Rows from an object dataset
┏━━
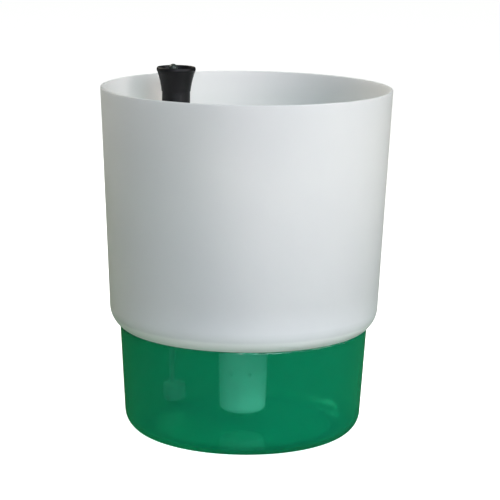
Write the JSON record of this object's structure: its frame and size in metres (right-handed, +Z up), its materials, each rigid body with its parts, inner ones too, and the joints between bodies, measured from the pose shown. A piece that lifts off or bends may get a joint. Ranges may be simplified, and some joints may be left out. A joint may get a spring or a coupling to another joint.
{
  "type": "self watering planter",
  "caption": "Round tapered white plant pot on a see-through green water reservoir, with a hanging wick well, a filler tube with funnel, and a float level indicator.",
  "frame": {"origin": "centre of the reservoir's foot, on the surface that it stands on", "axes": "+Z up along the planter's axis, -Y towards the front; the filler is at -X, +Y"},
  "size_m": [0.1999, 0.2, 0.25],
  "materials": {
    "green_tank": "see-through green, glossy",
    "white_pot": "white, slightly translucent, satin",
    "milky_well": "milky translucent, satin",
    "black_tube": "black, satin",
    "black_funnel": "black, satin",
    "black_guide": "black, satin",
    "float_stem": "natural translucent",
    "float_body": "natural translucent",
    "float_clip": "natural translucent",
    "indicator": "dark grey-green, satin"
  },
  "bodies": {
    "reservoir": {"reservoir_tank": "green_tank"},
    "pot": {"planter_pot": "white_pot"},
    "well": {"wick_well": "milky_well"},
    "filler": {"fill_tube": "black_tube", "fill_funnel": "black_funnel", "rod_guide": "black_guide"},
    "float": {"float_rod": "float_stem", "float_body": "float_body", "float_clip": "float_clip", "indicator_tip": "indicator"}
  },
  "joints": [
    {"name": "pot_lift", "type": "slide", "parent": "reservoir", "child": "pot", "axis": [0, 0, 1], "range_m": [0, 0.09]},
    {"name": "well_lift", "type": "slide", "parent": "pot", "child": "well", "axis": [0, 0, 1], "range_m": [0, 0.235]},
    {"name": "filler_lift", "type": "slide", "parent": "pot", "child": "filler", "axis": [0, 0, 1], "range_m": [0, 0.245]},
    {"name": "float_rise", "type": "slide", "parent": "filler", "child": "float", "axis": [0, 0, 1], "range_m": [0, 0.045]}
  ]
}
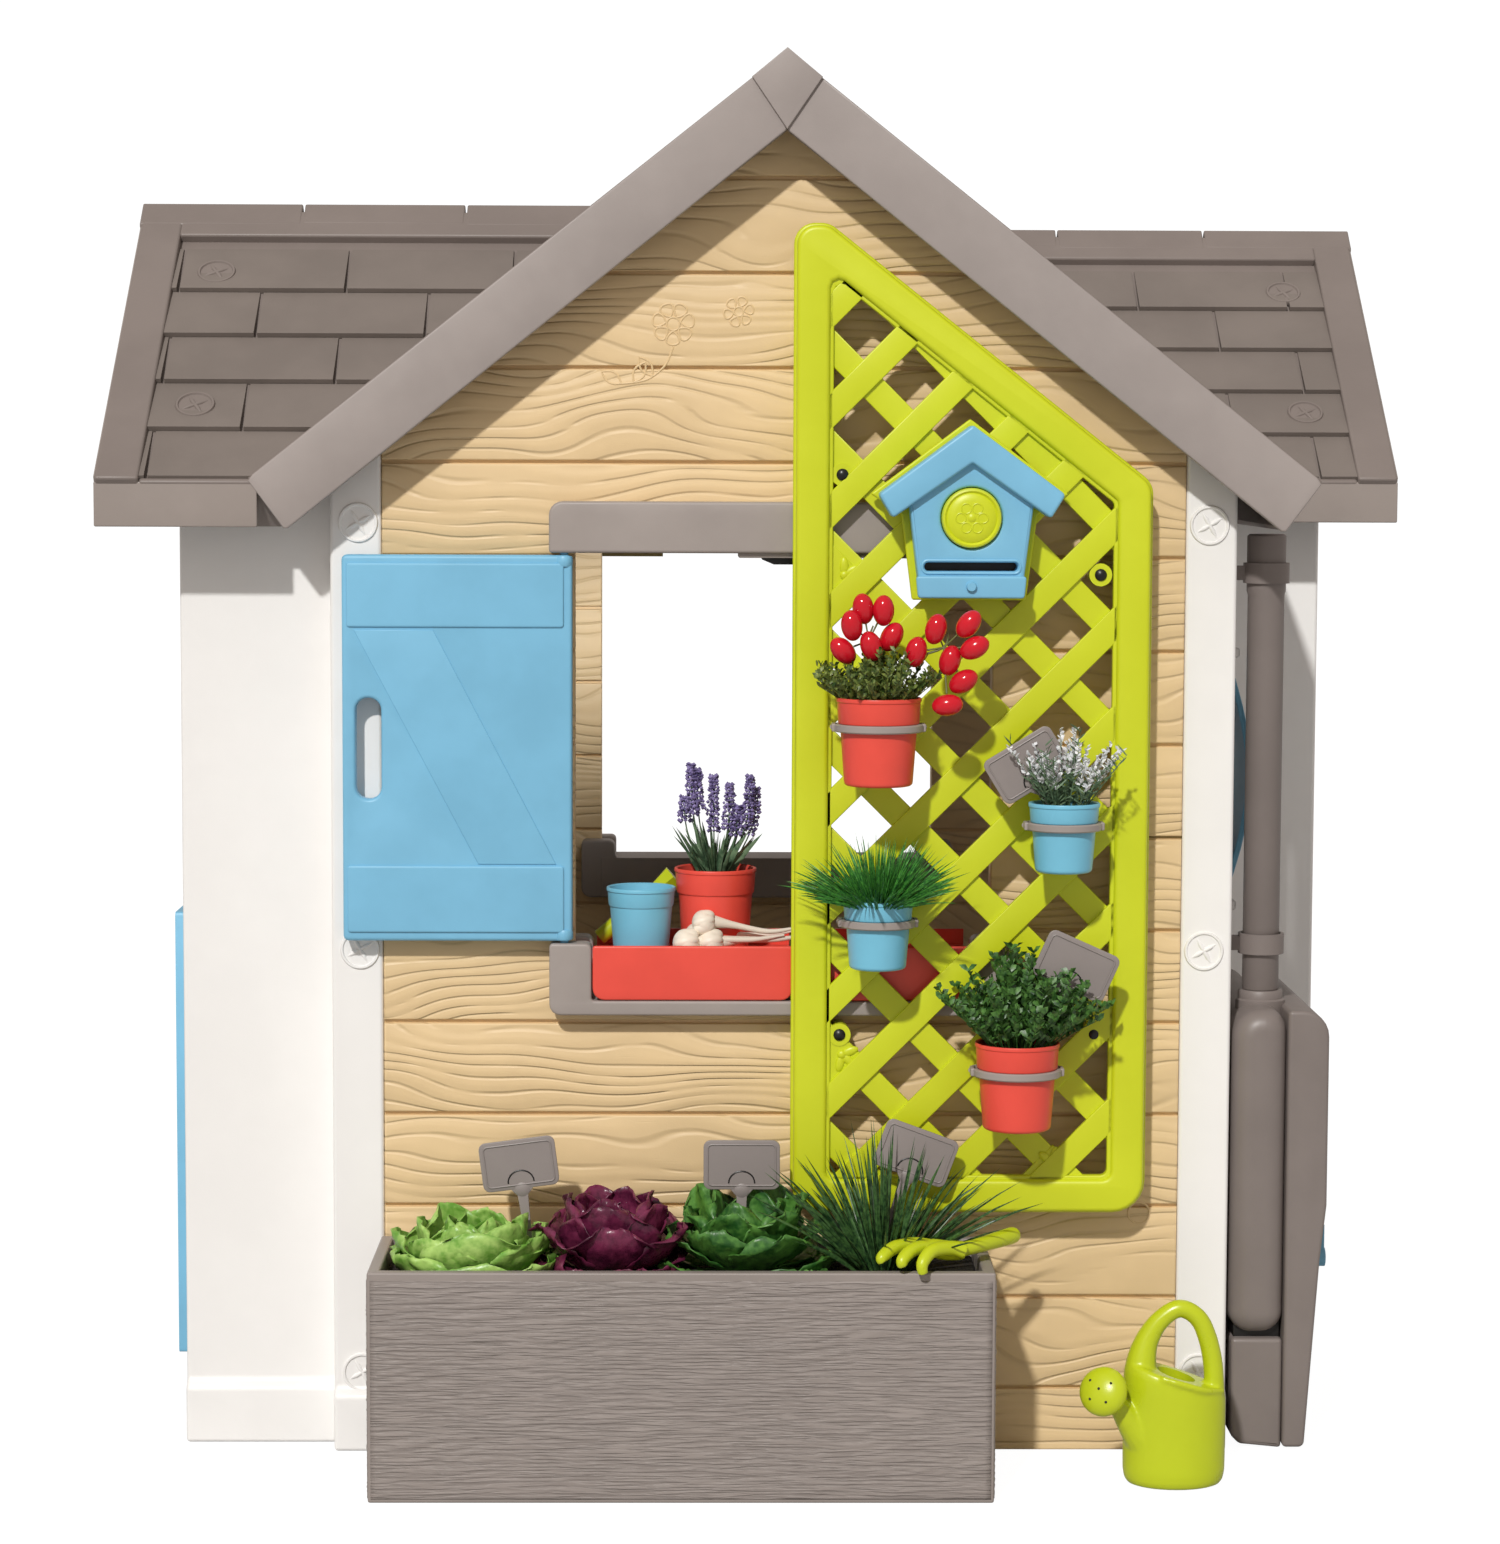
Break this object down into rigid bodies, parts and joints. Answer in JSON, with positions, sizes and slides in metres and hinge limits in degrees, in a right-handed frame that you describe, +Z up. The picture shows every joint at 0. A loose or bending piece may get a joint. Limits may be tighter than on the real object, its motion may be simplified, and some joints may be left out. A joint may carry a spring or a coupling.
{
  "type": "plastic playhouse",
  "caption": "Gabled garden playhouse with side wings, window shutters, half door, trellis with hanging pots, door bell, planter, water tank with downpipe and garden tools.",
  "frame": {"origin": "middle of the whole footprint at ground level", "axes": "+Z up, +X to the right seen from the front, +Y from the front window wall towards the back"},
  "size_m": [1.317, 1.2529, 1.3506],
  "materials": {
    "wall_beige": "satin moulded plastic",
    "panel_white": "satin moulded plastic",
    "stone_wall": "satin moulded plastic",
    "roof_grey": "satin moulded plastic",
    "window_grey": "satin moulded plastic",
    "shutter_blue": "satin moulded plastic",
    "hinge_grey": "satin moulded plastic",
    "trellis_lime": "satin moulded plastic",
    "bell_blue": "satin moulded plastic",
    "bell_lime": "satin moulded plastic",
    "clip_grey": "satin moulded plastic",
    "pot_red": "satin moulded plastic",
    "pot_blue": "satin moulded plastic",
    "tray_red": "satin moulded plastic",
    "planter_grey": "satin moulded plastic",
    "insert_black": "satin moulded plastic",
    "label_grey": "satin moulded plastic",
    "tank_grey": "satin moulded plastic",
    "pipe_grey": "satin moulded plastic",
    "tap_grey": "satin moulded plastic",
    "tap_blue": "satin moulded plastic",
    "tool_lime": "satin moulded plastic"
  },
  "bodies": {
    "house_shell": {"bell_back_plate": "trellis_lime", "bell_box": "bell_blue", "corner_post_front_left": "panel_white", "corner_post_front_right": "panel_white", "corner_post_rear_left": "panel_white", "corner_post_rear_right": "panel_white", "downpipe": "pipe_grey", "front_wall": "wall_beige", "front_window_ledge": "window_grey", "front_window_lintel": "window_grey", "half_door_hinge_post": "hinge_grey", "ledge_tray_left": "tray_red", "ledge_tray_right": "tray_red", "left_side_wall": "stone_wall", "left_wing_front_panel": "panel_white", "left_wing_gable_wall": "panel_white", "left_wing_rear_panel": "panel_white", "pipe_clip_lower": "pipe_grey", "pipe_clip_upper": "pipe_grey", "pot_clip_lower_right": "clip_grey", "pot_clip_middle_left": "clip_grey", "pot_clip_right": "clip_grey", "pot_clip_upper_left": "clip_grey", "rear_wall": "wall_beige", "rear_window_ledge": "window_grey", "rear_window_lintel": "window_grey", "right_side_wall": "stone_wall", "right_wing_front_panel": "panel_white", "right_wing_gable_wall": "panel_white", "right_wing_rear_panel": "panel_white", "roof_panel_front_left": "roof_grey", "roof_panel_front_right": "roof_grey", "roof_panel_rear_left": "roof_grey", "roof_panel_rear_right": "roof_grey", "tap_spout": "tap_grey", "trellis": "trellis_lime", "water_tank": "tank_grey"},
    "front_shutter_leaf": {"front_shutter": "shutter_blue"},
    "left_side_shutter_board": {"left_side_shutter": "shutter_blue"},
    "right_side_shutter_board": {"right_side_shutter": "shutter_blue"},
    "half_door_leaf": {"half_door": "shutter_blue"},
    "bell_push": {"bell_button": "bell_lime"},
    "tap_handle": {"tap_lever": "tap_blue"},
    "planter": {"planter_box": "planter_grey", "planting_insert": "insert_black", "plant_label_left": "label_grey", "plant_label_middle": "label_grey", "plant_label_right": "label_grey"},
    "rake": {"hand_rake": "tool_lime"},
    "trowel": {"hand_trowel": "tool_lime"},
    "pot_upper_left": {"trellis_pot_upper_left": "pot_red"},
    "pot_right": {"trellis_pot_right": "pot_blue", "plant_label_right_pot": "label_grey"},
    "pot_middle_left": {"trellis_pot_middle_left": "pot_blue"},
    "pot_lower_right": {"trellis_pot_lower_right": "pot_red", "plant_label_lower_pot": "label_grey"},
    "pot_ledge_blue": {"ledge_pot_blue": "pot_blue"},
    "pot_ledge_red": {"ledge_pot_red": "pot_red"},
    "can": {"watering_can": "tool_lime"}
  },
  "joints": [
    {"name": "front_shutter_hinge", "type": "hinge", "parent": "house_shell", "child": "front_shutter_leaf", "pos_m": [-0.2126, -0.4395, 0.5], "axis": [0, 0, 1], "range_deg": [0, 178]},
    {"name": "left_side_shutter_slide", "type": "slide", "parent": "house_shell", "child": "left_side_shutter_board", "axis": [0, -1, 0], "range_m": [0, 0.12]},
    {"name": "right_side_shutter_slide", "type": "slide", "parent": "house_shell", "child": "right_side_shutter_board", "axis": [0, 1, 0], "range_m": [0, 0.12]},
    {"name": "half_door_hinge", "type": "hinge", "parent": "house_shell", "child": "half_door_leaf", "pos_m": [-0.5995, 0.0565, 0.3], "axis": [0, 0, -1], "range_deg": [0, 100]},
    {"name": "bell_push_slide", "type": "slide", "parent": "house_shell", "child": "bell_push", "axis": [0, 1, 0], "range_m": [0, 0.004], "stiffness_N_per_m": 400},
    {"name": "tap_turn", "type": "hinge", "parent": "house_shell", "child": "tap_handle", "pos_m": [0.555, -0.2635, 0.16], "axis": [1, 0, 0], "range_deg": [0, 90]},
    {"name": "planter_slide", "type": "slide", "parent": "house_shell", "child": "planter", "axis": [0, -1, 0], "range_m": [0, 0.1]},
    {"name": "rake_lift", "type": "slide", "parent": "planter", "child": "rake", "axis": [0, 0, 1], "range_m": [0, 0.05]},
    {"name": "trowel_lift", "type": "slide", "parent": "house_shell", "child": "trowel", "axis": [0, 0, 1], "range_m": [0, 0.03]},
    {"name": "pot_upper_left_lift", "type": "slide", "parent": "house_shell", "child": "pot_upper_left", "axis": [0, 0, 1], "range_m": [0, 0.05]},
    {"name": "pot_right_lift", "type": "slide", "parent": "house_shell", "child": "pot_right", "axis": [0, 0, 1], "range_m": [0, 0.05]},
    {"name": "pot_middle_left_lift", "type": "slide", "parent": "house_shell", "child": "pot_middle_left", "axis": [0, 0, 1], "range_m": [0, 0.05]},
    {"name": "pot_lower_right_lift", "type": "slide", "parent": "house_shell", "child": "pot_lower_right", "axis": [0, 0, 1], "range_m": [0, 0.05]},
    {"name": "pot_ledge_blue_lift", "type": "slide", "parent": "house_shell", "child": "pot_ledge_blue", "axis": [0, 0, 1], "range_m": [0, 0.05]},
    {"name": "pot_ledge_red_lift", "type": "slide", "parent": "house_shell", "child": "pot_ledge_red", "axis": [0, 0, 1], "range_m": [0, 0.05]},
    {"name": "can_lift", "type": "slide", "parent": "house_shell", "child": "can", "axis": [0, 0, 1], "range_m": [0, 0.1]}
  ]
}
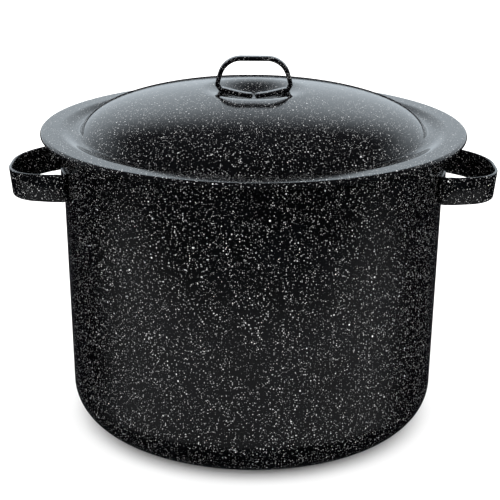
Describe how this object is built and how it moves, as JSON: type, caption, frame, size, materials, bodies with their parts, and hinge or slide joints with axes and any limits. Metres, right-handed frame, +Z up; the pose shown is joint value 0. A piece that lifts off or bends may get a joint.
┗━━
* Exercise *
Check each line of the entries for the string "JSON". Copy the lines that have it.

* The result *
Write the JSON record of this object's structure: its frame and size in metres (right-handed, +Z up), its materials, each rigid body with its parts, inner ones too, and the joints between bodies, measured from the pose shown. A piece that lifts off or bends may get a joint. Ranges may be simplified, and some joints may be left out. A joint may get a spring or a coupling to another joint.
Break this object down into rigid bodies, parts and joints. Answer in JSON, with positions, sizes and slides in metres and hinge limits in degrees, in a right-handed frame that you describe, +Z up. The picture shows every joint at 0. A loose or bending piece may get a joint. Limits may be tighter than on the real object, its motion may be simplified, and some joints may be left out. A joint may carry a spring or a coupling.
Describe how this object is built and how it moves, as JSON: type, caption, frame, size, materials, bodies with their parts, and hinge or slide joints with axes and any limits. Metres, right-handed frame, +Z up; the pose shown is joint value 0. A piece that lifts off or bends may get a joint.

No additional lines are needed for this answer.